▶ What the task requires: Write out the records below once more, exactly as they stand.
---+---
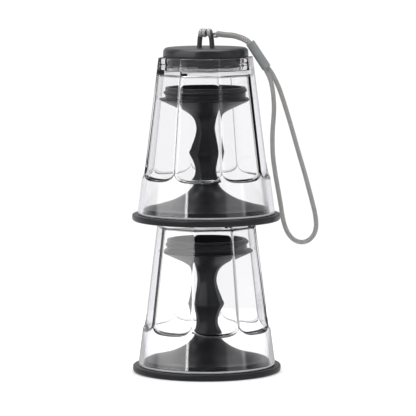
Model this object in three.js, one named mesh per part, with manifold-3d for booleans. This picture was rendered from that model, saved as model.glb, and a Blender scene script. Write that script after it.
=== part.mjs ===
// Two identical camping goblets, each packed inside its own upturned bowl, stacked into a lantern shape.
// The top socket is closed by a screw cap that carries a hanging loop and a wrist lanyard.
// Millimetres, +Z up, origin on the vertical axis at the bottom of the lower foot.
import * as THREE from "three";
import { mergeVertices } from "three/addons/utils/BufferGeometryUtils.js";
import Module from "manifold-3d";

const wasm = await Module();
wasm.setup();

// ---------------------------------------------------------------- driving dimensions

const ROUND = 32; // sides of every turned piece, a multiple of the facet count
const SEAT_GAP = 0.1; // between pieces that rest on each other

const STACK_PITCH = 98.4; // lower foot's bottom to upper foot's bottom
const FOOT_RADIUS = 48;
const FOOT_RIM_HEIGHT = 4.2;
const PLUG_RADIUS = 40.5; // the foot's plug, which closes the bowl's mouth
const PLUG_TOP = 8.1;
const GROOVE_BOTTOM = 4.9; // of the plug's seal groove
const GROOVE_TOP = 6.2;
const SEAL_RADIUS = 0.6; // of the seal's own round section
const HUB_TOP = 23.9; // where the foot's flare meets the stem
const SCREW_BORE_RADIUS = 2.1;
const SPIGOT_TOP = 29;
const RECESS_RADIUS = 33.1; // under the foot, around the lower bowl's end
const RECESS_ROOF = 7.8;
const BOSS_RADIUS = 7.2; // round the screw's bore, inside the foot
const BOSS_BOTTOM = 12;
const SPIGOT_RADIUS = 5.8;

const GLASS_BOTTOM = FOOT_RIM_HEIGHT + SEAT_GAP;
const GLASS_TOP = 105.5;
const GLASS_MOUTH_RADIUS = 44.5;
const GLASS_TAPER = 0.128; // radius lost for each millimetre of height
const GLASS_WALL = 3; // where the bowl is round
const FACET_WALL = 2.5; // where it is flat, inside and out
const FACETS = 8;
const FACET_FOOT = 26.5; // lowest point of each facet's rounded end
const FACET_SHOULDER = 35; // where that end leaves the ridges
const SOCKET_FLOOR = 97;
const BOWL_CEILING = 94.6;

const THREAD_PITCH = 3.2;
const THREAD_BEAD = 0.85; // radius of the round thread
const NECK_RADIUS = 25.1;
const NECK_INNER_RADIUS = 22.9;
const SOCKET_RADIUS = 26.7;
const MALE_HELIX_RADIUS = NECK_RADIUS + 0.3;
const FEMALE_HELIX_RADIUS = SOCKET_RADIUS + 0.05;
const NECK_BOTTOM = 98.9; // of a neck screwed home, measured in the bowl it is screwed into
const THREAD_LEAD_IN = 1.1; // from a neck's end to the middle of its thread's first turn
const HANGING_NECK_TURNS = 0.95; // of thread on the feet and the cap
const STEM_NECK_TURNS = 1.2;
const SOCKET_THREAD_START = 0.2; // in turns, measured like its length
const SOCKET_TURNS = 1.25;

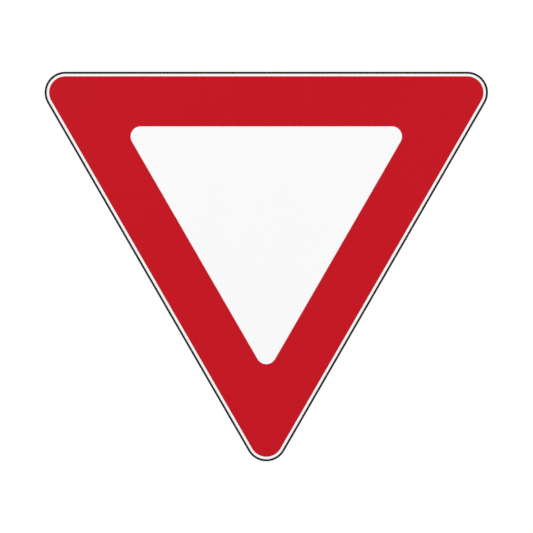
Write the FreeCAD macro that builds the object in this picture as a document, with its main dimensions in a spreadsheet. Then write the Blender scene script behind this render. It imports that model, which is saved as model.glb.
---+---
▶ Answer to this problem:
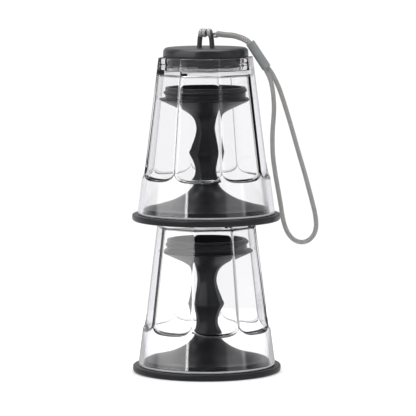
Model this object in three.js, one named mesh per part, with manifold-3d for booleans. This picture was rendered from that model, saved as model.glb, and a Blender scene script. Write that script after it.
=== part.mjs ===
// Two identical camping goblets, each packed inside its own upturned bowl, stacked into a lantern shape.
// The top socket is closed by a screw cap that carries a hanging loop and a wrist lanyard.
// Millimetres, +Z up, origin on the vertical axis at the bottom of the lower foot.
import * as THREE from "three";
import { mergeVertices } from "three/addons/utils/BufferGeometryUtils.js";
import Module from "manifold-3d";

const wasm = await Module();
wasm.setup();

// ---------------------------------------------------------------- driving dimensions

const ROUND = 32; // sides of every turned piece, a multiple of the facet count
const SEAT_GAP = 0.1; // between pieces that rest on each other

const STACK_PITCH = 98.4; // lower foot's bottom to upper foot's bottom
const FOOT_RADIUS = 48;
const FOOT_RIM_HEIGHT = 4.2;
const PLUG_RADIUS = 40.5; // the foot's plug, which closes the bowl's mouth
const PLUG_TOP = 8.1;
const GROOVE_BOTTOM = 4.9; // of the plug's seal groove
const GROOVE_TOP = 6.2;
const SEAL_RADIUS = 0.6; // of the seal's own round section
const HUB_TOP = 23.9; // where the foot's flare meets the stem
const SCREW_BORE_RADIUS = 2.1;
const SPIGOT_TOP = 29;
const RECESS_RADIUS = 33.1; // under the foot, around the lower bowl's end
const RECESS_ROOF = 7.8;
const BOSS_RADIUS = 7.2; // round the screw's bore, inside the foot
const BOSS_BOTTOM = 12;
const SPIGOT_RADIUS = 5.8;

const GLASS_BOTTOM = FOOT_RIM_HEIGHT + SEAT_GAP;
const GLASS_TOP = 105.5;
const GLASS_MOUTH_RADIUS = 44.5;
const GLASS_TAPER = 0.128; // radius lost for each millimetre of height
const GLASS_WALL = 3; // where the bowl is round
const FACET_WALL = 2.5; // where it is flat, inside and out
const FACETS = 8;
const FACET_FOOT = 26.5; // lowest point of each facet's rounded end
const FACET_SHOULDER = 35; // where that end leaves the ridges
const SOCKET_FLOOR = 97;
const BOWL_CEILING = 94.6;

const THREAD_PITCH = 3.2;
const THREAD_BEAD = 0.85; // radius of the round thread
const NECK_RADIUS = 25.1;
const NECK_INNER_RADIUS = 22.9;
const SOCKET_RADIUS = 26.7;
const MALE_HELIX_RADIUS = NECK_RADIUS + 0.3;
const FEMALE_HELIX_RADIUS = SOCKET_RADIUS + 0.05;
const NECK_BOTTOM = 98.9; // of a neck screwed home, measured in the bowl it is screwed into
const THREAD_LEAD_IN = 1.1; // from a neck's end to the middle of its thread's first turn
const HANGING_NECK_TURNS = 0.95; // of thread on the feet and the cap
const STEM_NECK_TURNS = 1.2;
const SOCKET_THREAD_START = 0.2; // in turns, measured like its length
const SOCKET_TURNS = 1.25;

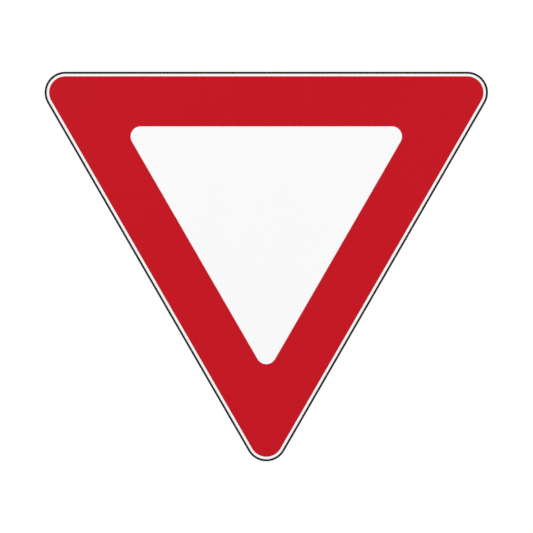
Write the FreeCAD macro that builds the object in this picture as a document, with its main dimensions in a spreadsheet. Then write the Blender scene script behind this render. It imports that model, which is saved as model.glb.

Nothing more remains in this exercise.